The reverse holo, or reverse foil, version applies a shimmer to the entire card face except the artwork box, and it was printed in smaller numbers than the standard card pulled in most packs. Scarcity plus visual appeal is the standard recipe for a premium, and Wingull follows it: the reverse holo’s roughly $3.99 last sale against the base card’s $1.75 is a clean, real-world illustration of that premium in action. For a concrete example, consider a player-grade collector assembling a full EX Ruby & Sapphire set. The base Wingull is easy and cheap to slot in.
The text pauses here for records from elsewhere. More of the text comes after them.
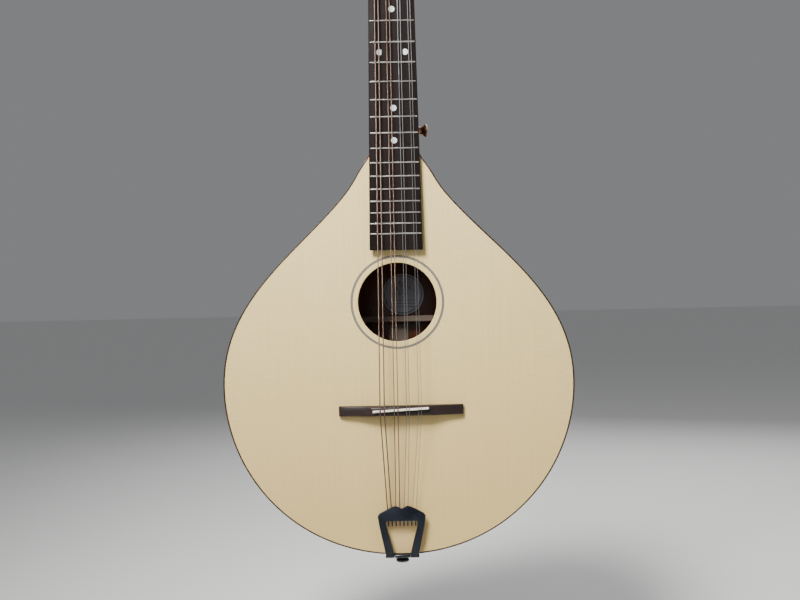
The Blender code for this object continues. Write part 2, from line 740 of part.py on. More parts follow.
def make_bridge():
    """Floating bridge with a bone saddle: two thin wings, a tall middle, and an arched foot."""
    treble = [bridge_section(*station) for station in BRIDGE_STATIONS]
    bass = [bridge_section(-station[0], *station[1:]) for station in BRIDGE_STATIONS[::-1]]
    bridge = loft("bridge", treble + bass, ROSEWOOD, bench, 25)
    slot = saddle_slab("saddle_slot", SADDLE_HALF + 0.4, SADDLE_HALF_THICK + GAP, -20.0, SADDLE_FLOOR)
    cut(bridge, slot)
    crown = string_height(saddle_height(0)) - 0.55
    saddle = saddle_slab("saddle", SADDLE_HALF, SADDLE_HALF_THICK, crown, SADDLE_FLOOR - GAP)
    saddle.data.materials.append(BONE)
    bevel(saddle, 0.4)
    spots = []
    for diameter, x, _nut in STRINGS.values():
        z = saddle_height(x)
        spots.append((x, string_height(z) + 0.45, z, diameter + 0.6, 0.0))
    cut(saddle, notch_cutter("saddle_notches", spots, (-5, 5), 0.0, bench))


def saddle_slab(name, half, half_thick, top, floor):
    """A slab along the saddle's slanted line, between two y values."""
    outline = []
    for x, side in ((-half, -1), (half, -1), (half, 1), (-half, 1)):
        z = saddle_height(SADDLE_X) + SADDLE_SLOPE * x + side * half_thick
        outline.append((SADDLE_X + x, z))
    return prism(name, outline, top, floor, None, bench)


# ---------------------------------------------------------------- tailpiece


def hinge_rod(name, low, high, radius, sides, finish=None):
    """A round bar along the tailpiece's hinge."""
    y, z = HINGE
    return rod(name, (low, y, z), (high, y, z), radius, sides, finish, bench)


def make_tailpiece():
    """Lyre-shaped frame: a crossbar with a comb of hooks, and two arms down to the hinge."""
    top = [(0, -98.4), (2.0, -97.3), (5.4, -95.7), (8.4, -96.3), (12.8, -98.2), (21.4, -102.8)]
    outer = [(23.1, -105.6), (21.7, -114.8), (19.5, -125.5), (16.7, -138.8), (KNUCKLE_END, -142.0)]
    inner = [(7.9, -142.0), (8.2, -140.0), (11.7, -126.3), (14.7, -115.7), (15.1, HOOK_ROOT)]
    right = top + outer + inner
    comb = []
    for k in range(7, -1, -1):
        x = HOOK_FIRST + HOOK_PITCH * k
        comb += [(x + 0.85, HOOK_ROOT), (x + 0.6, HOOK_TIP), (x - 0.6, HOOK_TIP), (x - 0.85, HOOK_ROOT)]
    outline = right + comb + [(-x, z) for x, z in right[:0:-1]]
    frame = prism("tailpiece", outline, *FRAME_Y, BLACK_METAL, bench)
    start, end = KNUCKLE_SPLIT + GAP, KNUCKLE_END
    for low, high in ((-end, -start), (start, end)):
        knuckle = hinge_rod("frame_knuckle", low, high, KNUCKLE_R, 14)
        link_low = (low, FRAME_Y[0] + 0.5, HINGE[1] + 0.4)
        link = box("frame_link", link_low, (high, HINGE[0] - 0.4, -141.0), None, bench)
        join(frame, knuckle, link)
    cut(frame, hinge_rod("pin_bore", -20, 20, PIN_BORE_R, 12))
    hinge_rod("tailpiece_hinge_pin", -PIN_HALF, PIN_HALF, PIN_R, 10, NICKEL)
    make_bracket()


def make_bracket():
    """Sheet bracket down the tail end, with the hinge's middle knuckle at its top."""
    half = [(KNUCKLE_SPLIT, HINGE[0] + 0.5), (KNUCKLE_SPLIT, -1.2), (14.0, -1.2), (15.5, 0.6),
            (15.5, 44.0), (11.0, 53.0)]
    outline = half + [(-x, y) for x, y in half[::-1]]
    sheet = prism("tailpiece_bracket", outline, *SHEET_Z, BLACK_METAL, bench, "z")
    join(sheet, hinge_rod("bracket_knuckle", -KNUCKLE_SPLIT, KNUCKLE_SPLIT, KNUCKLE_R, 14))
    cut(sheet, hinge_rod("bracket_bore", -20, 20, PIN_BORE_R, 12))
    cut(sheet, end_pin_hole())


def make_buttons():
    """Strap buttons: one on the tail end, one on the treble side of the heel."""
    profile = [
        (0, 14.4), (4.6, 14.4), (6.2, 13.8), (6.8, 12.6), (6.3, 11.4), (4.2, 9.6), (3.6, 6.0),
        (4.8, 1.6), (6.0, 0.0), (2.9, 0.0), (2.9, -13.0), (0, -13.0),
    ]
    turned(
        "end_button", profile, 16, BLACK_METAL, bench, (math.radians(180), 0, 0),
        (0, END_PIN_DEPTH, SHEET_Z[0] - GAP),
    )
    small = [
        (0, 8.4), (4.9, 8.4), (6.4, 7.6), (6.5, 6.6), (4.4, 4.2), (3.4, 2.2), (4.2, 0.0),
        (1.8, 0.0), (1.8, -9.0), (0, -9.0),
    ]
    turned(
        "heel_button", small, 16, BUTTON_METAL, bench, (0, math.radians(90), 0),
        (HEEL_BUTTON_X, *HEEL_BUTTON),
    )


# ---------------------------------------------------------------- machine heads


def make_base_plate(name, side):
    """Base plate on the headstock's back, with two bearing lugs for each worm shaft."""
    x = side * POST_X
    low, high = POST_FIRST - 10, POST_FIRST + POST_PITCH * 3 + 16
    outline = [(x - 7.2, low), (x + 7.2, low), (x + 7.2, high), (x - 7.2, high)]
    base = prism(name, outline, PLATE_FRONT, PLATE_BACK, NICKEL, head_frame)
    for k in range(4):
        z = POST_FIRST + POST_PITCH * k + WORM_OFFSET
        for way in (-1, 1):
            centre = x + way * LUG_X
            lug = box(
                "lug", (centre - 0.6, PLATE_BACK - 0.6, z - 3.4),
                (centre + 0.6, WORM_Y + 3.4, z + 3.4), None, head_frame,
            )
            join(base, lug)
        bore = rod("lug_bore", (x - 9, WORM_Y, z), (x + 9, WORM_Y, z), 1.9, 8, None, head_frame)
        cut(base, bore)
    cut(base, post_holes(f"{name}_post_holes", PLATE_FRONT - 1, PLATE_BACK + 1))


def gear_outline():
    """Fifteen teeth, with a space facing the worm."""
    points = []
    for k in range(GEAR_TEETH):
        middle = math.pi / 2 + 2 * math.pi * (k + 0.5) / GEAR_TEETH
        for radius, thick in ((GEAR_R_ROOT, 1.1), (GEAR_R_OUT, 0.55)):
            points.append((radius, middle - thick / 2 / radius))
        for radius, thick in ((GEAR_R_OUT, 0.55), (GEAR_R_ROOT, 1.1)):
            points.append((radius, middle + thick / 2 / radius))
    return [(r * math.cos(a), r * math.sin(a)) for r, a in points]


def make_post_mesh():
    """String post with its gear: a waisted capstan in front, the gear and screw behind."""
    gear_front, gear_back = WORM_Y - GEAR_THICK / 2, WORM_Y + GEAR_THICK / 2
    top = POST_STANDS
    neck_r = 2.3
    profile = [
        (0, top), (2.4, top), (POST_R, top - 0.8), (POST_R, top - 3.6), (neck_r, top - 4.6),
        (neck_r, top - 9.0), (POST_R, top - 10.2), (POST_R, 0.5 - gear_back), (0, 0.5 - gear_back),
    ]
    post = turned("post_turning", profile, 12, NICKEL, head_frame, (math.radians(90), 0, 0))
    gear = prism("gear", gear_outline(), gear_front, gear_back, None, head_frame)
    screw = rod("gear_screw", (0, gear_back - 0.8, 0), (0, gear_back + 1.3, 0), 2.5, 8, None, head_frame)
    join(post, gear, screw)
    return baked(post)


def make_worm_mesh(side):
    """Worm, shaft and button in one, turning about x. side is where its button lies."""
    inner, outer = -LUG_X - 1.9, 17.2
    points = [
        (0, inner), (SHAFT_R, inner), (SHAFT_R, -4.4), (WORM_R_ROOT, -4.4), (WORM_R_ROOT, 4.4),
        (SHAFT_R, 4.4), (SHAFT_R, outer + 2), (0, outer + 2),
    ]
    turn = (0, side * math.radians(90), 0)
    shaft = turned(f"worm_{side}", points[::-1], 10, NICKEL, head_frame, turn)
    sections = []
    turns, steps = 2.4, 10
    for k in range(int(turns * steps) + 1):
        angle = 2 * math.pi * (k / steps - turns / 2)
        along = WORM_PITCH * angle / (2 * math.pi)
        corners = ((1.5, -0.6), (1.5, 0.6), (WORM_R_OUT, 0.25), (WORM_R_OUT, -0.25))
        sections.append(
            [(along + dx, r * math.sin(angle), -r * math.cos(angle)) for r, dx in corners]
        )
    thread = loft("thread", sections, None, head_frame)
    button = make_button_body(side, outer)
    join(shaft, thread, button)
    return baked(shaft)


def make_button_body(side, start):
    """An oval button, flat-sided, on the shaft's outer end."""
    bm = bmesh.new()
    bmesh.ops.create_uvsphere(bm, u_segments=10, v_segments=6, radius=1.0)
    bmesh.ops.scale(bm, vec=Vector((6.8, 3.6, 7.4)) * MM, verts=bm.verts)
    bmesh.ops.translate(bm, vec=Vector((side * (start + 6.4), 0, 0)) * MM, verts=bm.verts)
    return place("button_body", mesh_from(bm, "button_body", 60), BUTTON_PLASTIC, head_frame)


def make_tuners():
    make_base_plate("tuner_plate_bass", -1)
    make_base_plate("tuner_plate_treble", 1)
    post_mesh = make_post_mesh()
    post_mesh.transform(Matrix.Rotation(math.radians(90), 4, "X"))
    worm_meshes = {}
    for side in (-1, 1):
        worm_meshes[side] = make_worm_mesh(side)
        worm_meshes[side].transform(Matrix.Rotation(side * math.radians(90), 4, "Y"))
    names = {-1: "bass", 1: "treble"}
    for side, k, (x, z) in post_places():
        post = place(f"string_post_{names[side]}_{k + 1}", post_mesh, NICKEL, head_frame)
        post.location = Vector((x, 0, z)) * MM
        worm = place(f"tuner_shaft_{names[side]}_{k + 1}", worm_meshes[side], NICKEL, head_frame)
        worm.location = Vector((x, WORM_Y, z + WORM_OFFSET)) * MM


make_plates()
make_sides()
make_linings()
make_blocks()
make_braces()
make_seam_strip()
make_neck()
make_fretboard()
make_nut_and_rod()
make_bridge()
make_tailpiece()
make_buttons()
make_tuners()
make_strings()
bpy.context.view_layer.update()
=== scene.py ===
"""Looks of a long-scale flat-top mandolin with four double courses.

Pieces are shaped in millimetres in one of three frames, and then brought to their place in
metres. BENCH has its origin on the soundboard's face where the scale ends, with y going into
the body and z up the neck. NECK starts where the neck meets the body, HEAD at the nut.
"""

import math

import bpy
from mathutils import Matrix, Vector
from mathutils.geometry import interpolate_bezier


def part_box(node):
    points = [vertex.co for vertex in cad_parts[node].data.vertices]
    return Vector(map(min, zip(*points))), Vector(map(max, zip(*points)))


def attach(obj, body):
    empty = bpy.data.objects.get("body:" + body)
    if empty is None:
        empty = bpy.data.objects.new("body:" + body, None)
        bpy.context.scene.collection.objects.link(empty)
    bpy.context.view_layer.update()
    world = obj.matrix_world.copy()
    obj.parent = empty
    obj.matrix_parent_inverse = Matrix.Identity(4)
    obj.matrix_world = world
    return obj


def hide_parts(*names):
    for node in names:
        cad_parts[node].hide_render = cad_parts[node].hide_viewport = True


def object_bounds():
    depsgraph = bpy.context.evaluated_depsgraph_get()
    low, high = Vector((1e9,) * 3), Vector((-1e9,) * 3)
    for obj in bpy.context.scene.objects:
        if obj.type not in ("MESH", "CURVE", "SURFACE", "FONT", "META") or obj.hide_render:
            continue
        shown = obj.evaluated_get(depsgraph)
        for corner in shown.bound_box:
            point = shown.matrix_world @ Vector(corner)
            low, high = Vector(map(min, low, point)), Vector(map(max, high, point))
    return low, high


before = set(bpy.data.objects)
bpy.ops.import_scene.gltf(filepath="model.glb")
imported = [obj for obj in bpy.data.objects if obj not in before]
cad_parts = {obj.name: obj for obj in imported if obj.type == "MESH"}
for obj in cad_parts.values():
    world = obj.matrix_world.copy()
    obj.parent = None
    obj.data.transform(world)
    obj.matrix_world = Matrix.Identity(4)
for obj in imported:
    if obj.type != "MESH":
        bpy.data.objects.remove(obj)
cad_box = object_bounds()

# ---------------------------------------------------------------- sizes and frames

MM = 0.001
ROOT = "body_and_neck"
SCALE_LENGTH = 660.0
BODY_JOIN = 240.0
HOLE_AT, HOLE_R = 99.5, 38.0
DEPTH_TAIL, DEPTH_NECK = 88.0, 76.0
TAIL_Z, NECK_Z = -142.7, 241.0
NECK_ANGLE, HEAD_ANGLE = math.radians(1.3), math.radians(14.0)
HEAD_AT = SCALE_LENGTH + 5.0 - BODY_JOIN
HEAD_THICK = 14.5
FRETBOARD_THICK = 6.0
SIDES = {-1: "bass", 1: "treble"}

soundboard_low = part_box("soundboard")[0]
rosette_low, rosette_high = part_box("rosette")
scale_end = (rosette_low.z + rosette_high.z) / 2 - HOLE_AT * MM

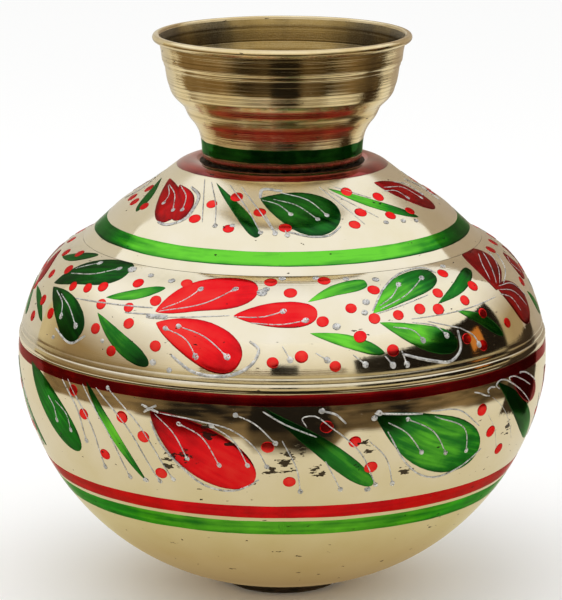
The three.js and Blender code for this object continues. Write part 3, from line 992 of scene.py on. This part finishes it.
# Upper frieze. A large red flower and green leaves on a grey stem, over the widest part of the
# upper shell, with berries scattered between them.
frieze(
    "upper",
    upper_run,
    leaves=(
        ((-79, 12), (-62.5, 1.5), 6, 1, 0.9, 0.6, (0.7, 0.7, 0.9)),
        ((-69.5, 23), (-44, 5.5), 17, -3, 0.9, 0.35, (1.0, 0.85, 0.9)),
        ((-68.5, 24.5), (-49.5, 41), 16, -2, 0.9, 0.35, (1.0, 0.75, 1.0)),
        ((-81, 29.5), (-66.5, 40.5), 4.5, -2, 0.9, 0.7, (0.6, 0.6, 0.7)),
        ((-45.5, 21), (-30, 11.5), 5.5, 1, 0.9, 0.6, (0.5, 0.3, 0.5)),
        ((-46, 28.5), (-29, 47), 8, 1, 0.9, 0.5, (0.3, 0.5, 1.0)),
        ((6, 15.5), (22, 6.5), 7, -1.5, 0.9, 0.3, (0.0, 0.2, 0.5)),
        ((21, 22.5), (43, 6.5), 13.5, -2.5, 0.9, 0.4, (0.0, 0.3, 1.0)),
        ((38.5, 22), (56.5, 9), 6.5, 1, 0.9, 0.35, (0.6, 0.6, 1.0)),
        ((6, 30), (22, 40.5), 6, -1, 0.9, 0.6, (0.2, 0.1, 0.6)),
        ((22, 27), (40.5, 41), 11.5, 1, 0.9, 0.4, (0.4, 0.1, 0.7)),
        ((43, 26.5), (56, 42.5), 5.5, -1.5, 0.9, 0.6, (0.5, 0.3, 0.7)),
        ((78, 31), (86, 45), 6, 1, 0.9, 0.6, (0.5, 0.3, 0.7)),
        ((88, 30), (99, 43.5), 8, -1, 0.9, 0.4, (0.4, 0.3, 0.8)),
    ),
    petals=(
        ((-30, 23.5), (-6, 9.5), 18.5, -4, (0.3, 0.4, 0.5)),
        ((-29, 28.5), (-9, 43.5), 19, -2, (0.3, 0.4, 0.6)),
        ((-11, 22.5), (8, 21.5), 12.5, -0.5, (0.5, 0.4, 0.4)),
        ((-87.4, 11.6), (-80.9, 27), 12, 1, (0.8, 0.8, 0.8)),
        ((60.5, 23), (71, 0.8), 22, -2, (0.9, 0.85, 0.9)),
        ((83.4, 11.5), (84, 26), 13, 2, (0.9, 0.85, 0.9)),
        ((61.5, 22), (72, 40.5), 19, -2, (0.9, 0.85, 0.9)),
    ),
    berries=(
        (-80, 9.5), (-75, 20.5), (-73.5, 41), (-71.5, 5.5), (-70.5, 32), (-67.5, 14.5), (-63.5, 35.5),
        (-59.5, 20.5), (-53.5, 19), (-48.5, 16.5), (-46, 24.5), (-45, 35.5), (-39, 43.5), (-38.5, 11),
        (-37.5, 23.5), (-36, 30.5), (-31, 18.5), (-28, 38.5), (-25, 7.5), (-3, 4), (-2, 42.5),
        (2, 10.5), (4, 40), (9, 25), (11, 3.5), (11, 44.5), (16, 19.5), (17, 32.5), (21, 25), (23, 11),
        (24, 39.5), (27, 24.5), (33, 23), (38, 24.5), (40, 17), (43.5, 39.5), (46, 7.5), (47, 23),
        (48, 44), (51, 30.5), (52.5, 17.5), (59, 38), (78, 6), (78, 26), (88, 6), (89.5, 24), (94, 35),
        (97, 29),
    ),
    veins=(
        ((-64.5, 12.5), (-56.5, 4.5)), ((-64.5, 15.5), (-53.5, 10.5), (-47.5, 4.5)),
        ((-65.5, 25), (-59.5, 30), (-58, 36)), ((-62.5, 25.5), (-56.5, 29.5), (-51, 37.5)),
        ((-29, 22.5), (-23, 15.5), (-20, 9)), ((-29.5, 23.5), (-17, 16), (-11, 8)),
        ((-11, 23), (-4, 22.5), (1, 19.5)), ((-7, 25.5), (0, 26), (6, 24)),
        ((23, 19.5), (27, 15.5), (31, 8.5)), ((23, 21), (31, 15.5), (39, 7)),
        ((25, 29.5), (30, 32.5), (32, 38)), ((30, 28.5), (36, 32), (38.5, 37.5)),
        ((0, 35.5), (2, 42.5)), ((7, 38.5), (10, 42.5)), ((15, 40), (18, 45.5)), ((22, 41.5), (24, 47)),
        ((26, 40), (27, 47.5)), ((42.5, 34.5), (46, 39.5), (47, 44.5)),
    ),
    vein_drops=(3, 0),
    dotted_veins=(
        ((-27, 30), (-21, 34.5), (-18, 42.5)), ((-24, 28.5), (-17, 32.5), (-11, 41.5)),
    ),
    dotted_vein_drops=(3.2, 2.6),
    strokes=(
        (((-59, 40.5), (-51, 44), (-47.5, 39.5)), 1.2),
        (((-7, 33.5), (-5, 37), (-6, 42.5), (-9, 47), (-14, 49), (-19, 47.5), (-24, 41.5)), 1.6),
        (((-55.5, 25), (-44, 23.5), (-31, 22)), 0.8), (((-38, 26), (-30.5, 25)), 0.8),
        (((-32, 26), (-26.5, 25.5)), 2.4), (((-27, 25.5), (-12, 22.5)), 0.6),
        (((21, 21.5), (26, 10.5), (35, 2), (42, 2), (44, 6.5)), 1.0),
        (((26, 41.5), (33, 46), (38, 47.5), (41, 43.5), (41.5, 35)), 1.4),
        (((68.5, 3.5), (63.5, 9.5), (60.5, 18)), 0.6), (((71.5, 4), (67, 11), (62, 20.5)), 0.6),
        (((75, 5.5), (71, 12), (63.5, 21)), 0.6), (((78, 9), (74, 15), (65, 22)), 0.6),
        (((62, 21.5), (70.5, 24), (75, 32)), 0.6), (((61.5, 23), (68.5, 27), (72.5, 35.5)), 0.6),
        (((61, 25), (65.5, 29), (67.5, 36)), 0.6), (((84, 13), (80, 17), (83, 24)), 0.6),
        (((30, 27), (43, 27), (58.5, 25.5)), 0.6), (((34, 29), (42.5, 34.5)), 0.6),
        (((22, 23), (37, 17)), 0.6),
    ),
    drops=(
        (-59, 44.5, 2), (-44, 4, 4.5), (-42, 40, 2.2), (-36.5, 5.5, 3), (-29.5, 7, 3), (-28, 45.5, 3),
        (-24, 48, 2.6), (-5, 10.5, 4.5), (-4, 8.5, 3), (0, 1.5, 3.2), (9, 1.5, 3), (12, 27.5, 3.4),
        (17, 3, 3), (19, 22, 3), (20, 17, 3.4), (25, 5, 3), (48.5, 3.5, 3),
    ),
    petal_tip=0.42,
)  # fmt: skip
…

Completing a parallel reverse-holo “master set,” however, means paying that premium on every single card, and across an entire 109-card set, those extra couple of dollars per card add up quickly. Wingull is one small line item in that larger, more expensive project. It is worth noting the premium is proportional, not absolute. Doubling the price of a sub-$2 card still leaves you with a sub-$4 card. The reverse holo is more valuable, but it is not a money card in any meaningful sense.
Buying or Selling Wingull — What Is the Practical Move?
If you are buying, the practical approach is to buy raw and buy in bulk if you actually want this card. At under $2 for the base and around $4 for the reverse holo, shipping costs will often exceed the card’s value on a single purchase. Many collectors fold a Wingull into a larger lot or a set-building order so the per-card shipping burden disappears. Paying $4 for the card and $5 to ship it is a poor trade when the card itself is the smaller number. If you are selling, the tradeoff is between effort and return.
Listing a single common Wingull individually rarely justifies the time it takes to photograph, list, pack, and ship. Sellers typically do better bundling commons like this into set lots or bulk groupings. The exception is the reverse holo, which at least clears a few dollars and may interest a master-set builder specifically hunting that printing. The grading decision is the sharpest tradeoff of all. Grading can transform a card’s value when the raw card is already worth real money, but for a common Wingull the graded comps are too thin and the raw value too low to make slabbing a reliable bet. The safer assumption is that grading a common Wingull costs more than it returns.
Common Pitfalls When Pricing EX Ruby & Sapphire Wingull
The first pitfall is confusing the two printings. Because the base and reverse holo share the number #077/109, the same name, and the same artwork, a hurried buyer can pay the reverse-holo price for the base card. Always confirm from the photo whether the foil pattern covers the card body before agreeing to the higher price. The second pitfall is anchoring to graded values. Seeing a “$44” graded figure and assuming your raw or freshly graded copy is worth the same ignores that the number comes from only three sales.
A limitation worth repeating: small samples produce unstable averages, and one outlier sale can distort the whole picture. The raw prices, drawn from more frequent trades, are the more honest guide to what Wingull is really worth. A third, quieter pitfall is ignoring condition on a card this cheap. A heavily played base Wingull is worth a fraction of the $1.75 near-mint figure, sometimes effectively bulk. Condition scaling does not stop applying just because the starting price is low, and a “near mint” comp tells you nothing about a creased or scratched copy.
How Wingull Fits Into the Broader EX Ruby & Sapphire Set
EX Ruby & Sapphire launched in 2003 as the first set of the EX era, and it is full of inexpensive Commons and Uncommons like Wingull alongside a handful of chase EX cards that carry the set’s real value. Wingull sits firmly in the affordable tier.
As an example of the spread, a collector can acquire dozens of commons like Wingull for less than the cost of a single sought-after EX card from the same set. That context is the most useful frame for pricing Wingull: it is a building block, not a centerpiece. Its value comes from completing sets and filling binders, not from speculation.
Reading Condition and Version Labels Correctly
When you scan a sales record for Wingull, two labels do almost all the work: the printing (base vs. reverse holo/reverse foil) and the condition grade (raw near mint vs. professionally graded).
A record reading “base, near mint, raw, $1.75” and one reading “reverse holo, near mint, raw, $3.99” describe the same Pokémon and the same card number but two genuinely different items on the market. As a concrete check, a graded “Reverse Foil” entry near $44 is not comparable to either raw figure, and it draws on just three sales. Matching the version and condition of the card in front of you to the exact label on the comp is the difference between an accurate price and a misleading one.